Inspired - Marty CaganA few weeks ago, Jon Lin ,  our team’s manager, sent the team an excited email, on a Saturday morning,  about a workshop he attended that week, led by Marty Cagan, from SVPG, a renowned expert in the field of Product Management. Now, to understand the greatness of that, one needs to know Jon – Jon does not get excited very easily, in fact we are always referring to him as THE King of Cool because he has a very easy way of keeping cool no matter what. So seeing Jon so excited was getting us very curious. Jon was Inspired by the workshop and wanted to share it with us. He sent some slides and gave us the book Marty wrote about creating successful products – Inspired.

Now, we are all really busy, working literally 24/7,  especially this time of year – so getting time to read the book was another task which needed some time allocated to. I told Jon I will read it after Christmas, but he suggested I read it now – in a rather crucial time for the business and product. “it will take you 4-5 hours, not more” he promised. “Well in 4-5 hours I could get a lot of work done…” I was thinking. What I later realized is that had I read this book earlier these 4-5 hours would have saved me – and potentially others – a lot of precious time later on.

What can I say – this is one of the best books out there for anyone leading or participating in the process of ‘baking’ a product online, enterprise level or consumer services level.

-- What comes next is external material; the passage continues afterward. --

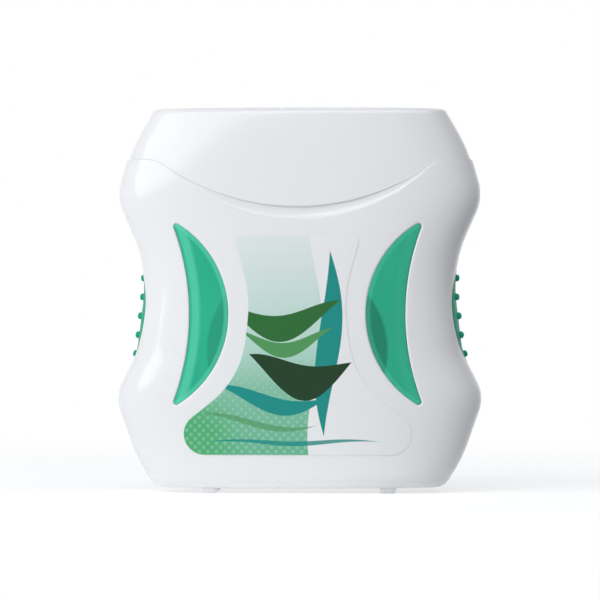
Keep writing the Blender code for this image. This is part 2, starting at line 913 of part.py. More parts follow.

It is so hard to come up with products that people really love, especially this day and age when the abundance of web 2.0 tools and the quickly shifting user behavior means Products need to play catch up as well as come up with the next groundbreaking thing. Even to get your product to work for the user is never an easy task. We are the generation that needs to serve for those who use social media products with caution, as well as for those to whose lives are so intertwined with ‘social media tools’ that to them there is no ‘social media’. That is a BIG challenge, one I am very lucky to participate in.

The book’s structure divides analysis and recommendation into 3 main elements to comprise a successful product: people, process and actual product.

* Who comprises the core product team and what is their role and focus? Cagan puts really big emphasis and what is – and what is not – the role of a Product Manager, and how important is their work with the User Experience Designer and lead Software Engineer.  Key is Product Manager – UX Designer relationship, when Marty stresses the freedom that needs to be given to the UX team using Patton’s advice:  “never tell people how to do things, tell them what to do, and they will surprise you with their ingenuity”. Product Manager’s role should focus on 2 main things:  identifying Product Opportunity and Discovering the product through it. What is the core problem the product is trying to solve, for whom, and what is a solution the target audience WILL use?

* As tempting as it is to deliver, don’t jump into the solution, design vs implementation – as a product leader it is very easy to fall in love with your own ideas, thinking it’s just what the product needs, confusing your needs and enthusiasm, with the customer’s. Exploring new ideas is inspiring and fun, and to make them worthwhile the effort they need to be done hand in hand with identifying the problem solved for the user, and how we are solving it. The process of discovering a product, validating it,  that will be used by your audience can only be done in one way: customer interaction. If you don’t check it with several customers that the suggested solution works for them, you are basically shooting in the dark.  with a prototype before you deploy it to the market, that’s where the main requirements and product discovery processes are done.

* Hence, the crucial importance of a validated, robust user experience: hardware is serving the software, software is serving user experience, user experience is serving the member.

* Avoid the temptation of offering billions of alluring features to the user – this will be resource and time consuming, and even worse – confusing and distracting for the user. Focus on the core elements that make the product, that if you remove one of them, the site simply won’t work. Avoid the temptation to add more features after you validated the prototype with your audience.

* Developing strong relationships with your customers – to ensure the the solution is validated in time, before piles of money, resources, effort and expectations are built on an implemented solution, and in additional to user market research tools, connecting a few organizations and developing close relationships with them to feedback on prototype has incredible value with developing a product that will be used successfully by your customers. Beware of ‘specials’ though: tailoring your product for one account only can have dangerous consequences, make sure you engage with several customers and accounts.

Marty also refers to personas and product principles as extremely useful tools to align thinking around who and how the product is developed.  He also has some great advice and tips around how to manage products in large organizations (heavy and slow) as well as start ups (no time and resources for methodical prototyping).

Inspired changed not only the way I view Product Management, it really put emphasis on leveraging the already existing collaborative nature of communities and social media, to collaborate on product development. especially when in comes to Product Management for Social Media products.